Controversies and debates
- Public subsidies vs user funding: Critics argue that heavy subsidies to public transit can distort choices and impose costs on non-users, while supporters contend that universal access and climate goals justify targeted subsidies. The debate centers on how pricing, subsidies, and service commitments should be balanced to maximize efficiency without leaving vulnerable groups behind. See Subsidy and Farebox recovery ratio for related discussions.
- Congestion pricing and equity: Congestion pricing can reduce peak-hour demand and fund improvements, but concerns persist about regressive impacts or uneven geographic effects. Proponents argue that properly designed rebates or exemptions can mitigate harm while preserving efficiency, whereas critics claim it worsens access for low-income users. See Congestion pricing and Equity in transportation for further reading.

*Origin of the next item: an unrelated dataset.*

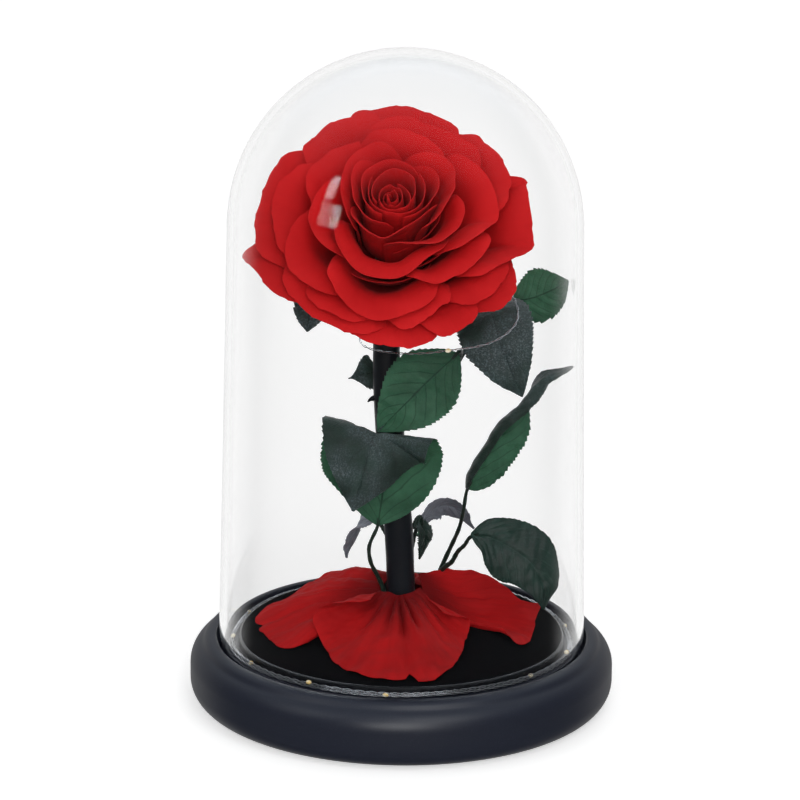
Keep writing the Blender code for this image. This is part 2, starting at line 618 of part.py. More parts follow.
def main():
    for old in list(bpy.data.objects):
        bpy.data.objects.remove(old)
    make_base(material("base_satin", (0.016, 0.018, 0.026), 0.42))
    make_battery_door(material("door_plastic", (0.02, 0.02, 0.024), 0.5))
    make_disc(material("disc_matte", (0.010, 0.010, 0.012), 0.75))
    make_dome(material("dome_glass", (1.0, 1.0, 1.0), 0.02, transmission=1.0))
    make_stem(material("stem_plastic", (0.012, 0.012, 0.016), 0.35))
    red = material("petal_red", (0.46, 0.012, 0.014), 0.6)
    make_bloom(red)
    green = material("leaf_green", (0.012, 0.040, 0.024), 0.45)
    make_calyx(green)
    for name, (root, heights, edge, bulge) in FOOT_PETALS.items():
        make_foot_petal(name, root, heights, edge, bulge, red)
    for name, (rib, half_width, sides, cup) in LEAVES.items():
        make_leaf(name, rib, half_width, sides, cup, green)
    make_light_wire(material("wire_silver", (0.7, 0.7, 0.7), 0.25, metallic=1.0))


main()
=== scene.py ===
import math

import bmesh
import bpy
import numpy as np
from mathutils import Matrix, Vector


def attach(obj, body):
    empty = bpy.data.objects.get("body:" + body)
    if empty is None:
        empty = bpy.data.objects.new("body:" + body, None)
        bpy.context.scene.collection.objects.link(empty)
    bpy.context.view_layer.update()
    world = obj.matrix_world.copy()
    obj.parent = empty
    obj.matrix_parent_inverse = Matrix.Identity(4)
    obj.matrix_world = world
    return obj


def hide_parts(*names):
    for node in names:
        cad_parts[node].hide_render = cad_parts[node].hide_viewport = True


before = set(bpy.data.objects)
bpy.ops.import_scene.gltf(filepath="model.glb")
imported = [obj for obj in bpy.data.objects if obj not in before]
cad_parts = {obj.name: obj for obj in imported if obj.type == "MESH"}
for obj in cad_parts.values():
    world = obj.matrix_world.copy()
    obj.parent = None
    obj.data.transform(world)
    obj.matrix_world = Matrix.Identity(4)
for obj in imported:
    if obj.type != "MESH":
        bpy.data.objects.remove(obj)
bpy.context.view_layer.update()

# Lengths below are in millimetres, as on the maker's bench; meshes and places are turned into metres.
mm = 0.001
print("frame loaded,", len(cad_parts), "solids")


# Small helpers for shapes

def smoothStep(value, low, high):
    t = np.clip((np.asarray(value, float) - low) / (high - low), 0.0, 1.0)
    return t * t * (3.0 - 2.0 * t)


def between(ends, share):
    return ends[0] + (ends[1] - ends[0]) * share


def unit(vectors):
    return vectors / np.maximum(np.linalg.norm(vectors, axis=-1, keepdims=True), 1e-9)


def crumple(points, size, seed):
    # soft unevenness of about -1 to 1, made of waves of this size in all directions
    draw = np.random.default_rng(seed)
    total = np.zeros(points.shape[:-1])
    for _ in range(9):
        way = unit(draw.normal(size=3)) * 2.0 * math.pi / size * draw.uniform(0.6, 1.5)
        total += np.sin(points @ way + draw.uniform(0.0, 2.0 * math.pi))
    return total / 3.0


def edgeWave(t, seed, turns):
    # slow unevenness along a lip, t from -1 to 1
    total = 0.0
    for k in range(4):
        total = total + np.sin(t * turns * (0.7 + 0.9 * k) + seed * (2.1 + 1.7 * k)) / (1.0 + 0.6 * k)
    return total / 2.2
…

- PPPs and risk transfer: While PPPs can mobilize capital and transfer project risk, critics worry about long-term cost, accountability gaps, and complex contracts. Supporters emphasize disciplined risk allocation and competition in the bidding process. See Public-private partnership and Contract management.
- Fragmentation vs integrated planning: A decentralized system can spur local responsiveness but may hinder regional coordination and coherent pricing, land-use linkage, and cross-border mobility. Advocates of market-informed governance favor mechanisms that still preserve coordination bodies and performance standards. See Regional planning and Integrated transport.
- Regulation and reform fatigue: Regulators must avoid being captured by special interests while remaining responsive to changing technology and user needs. Independent, transparent oversight paired with competitive procurement can reduce waste and improve outcomes. See Regulatory agency and Regulatory capture.